Kitchens are more complicated.
Unlike bathrooms, their functionality pivots on appliances as well as fixtures, and appliances wear out. Kitchen surfaces take much more of a beating than bathroom counters and floors.
Buyers might not know a dovetailed inside cabinet drawer joint when they see one, but they quickly size up the quality and condition of a kitchen that a seller claims is updated.
The shrinking value of a well-remodeled kitchen is "more a matter of style and wear than of actual age. If you put in all new stuff and your kids are little monsters, and you have a large number of animals, then in two years, it might not be updated anymore," said Diana Manning, coauthor of "Everything and the Kitchen Sink: Remodel Your Kitchen Without Losing Your Mind."

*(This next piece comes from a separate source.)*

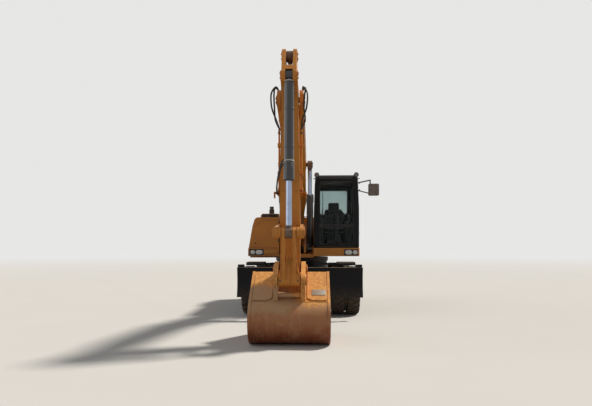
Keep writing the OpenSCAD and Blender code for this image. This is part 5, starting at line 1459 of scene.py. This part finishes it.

"Be honest with yourself about your lifestyle," she said. "It's not a crime to be messy, but if you are, admit it. If you get stainless, get brushed or get low-maintenance surfaces," to preserve the value of the renovation.
Remodelers say it's best to invest in high-quality cabinets, which last for decades, and medium-quality floors and counters. The floors and counters will wear out faster than top-quality goods, but they're easier and cheaper to upgrade later.
"If you put cheap stuff in an upscale house, it won't match the neighborhood and people will come in the kitchen and say, 'Why aren't the cabinets solid wood?' " Manning said. "But if you have a starter house and you want to improve it and sell it for a profit, and you put in granite counters and hand-painted tile, you'll price it out of the market. You've made it beautiful but you've probably raised it to where the neighborhood can't support that price because people who can afford that price don't want your neighborhood."
Sometimes homeowners try to justify prestige-brand appliances or fancy finishes by telling themselves that buyers will swoon at the quality, but that's not so, said Thomas R. Ortell, who heads the real estate associate degree program at the Milwaukee Area Technical College and owns Real Estate Renovation, a Butler, Wis., firm that buys, renovates and sells residential property.
"Buyers don't necessarily quantify the difference" between medium- and high-quality finishes and appliances, he said.
They want reassurance that the appliances work and that there's life left in the flooring and plumbing fixtures. But unless they are looking for a specific finish or appliance brand, they aren't going to pay more for a Sub-Zero refrigerator when an Amana keeps the root beer just as cool.
"You have to have two payback numbers: the functional payback, which includes adding square footage, upgrading mechanicals like plumbing and electrical, and improving the traffic flow. Above that, you're paying for what makes you feel good," Ortell said.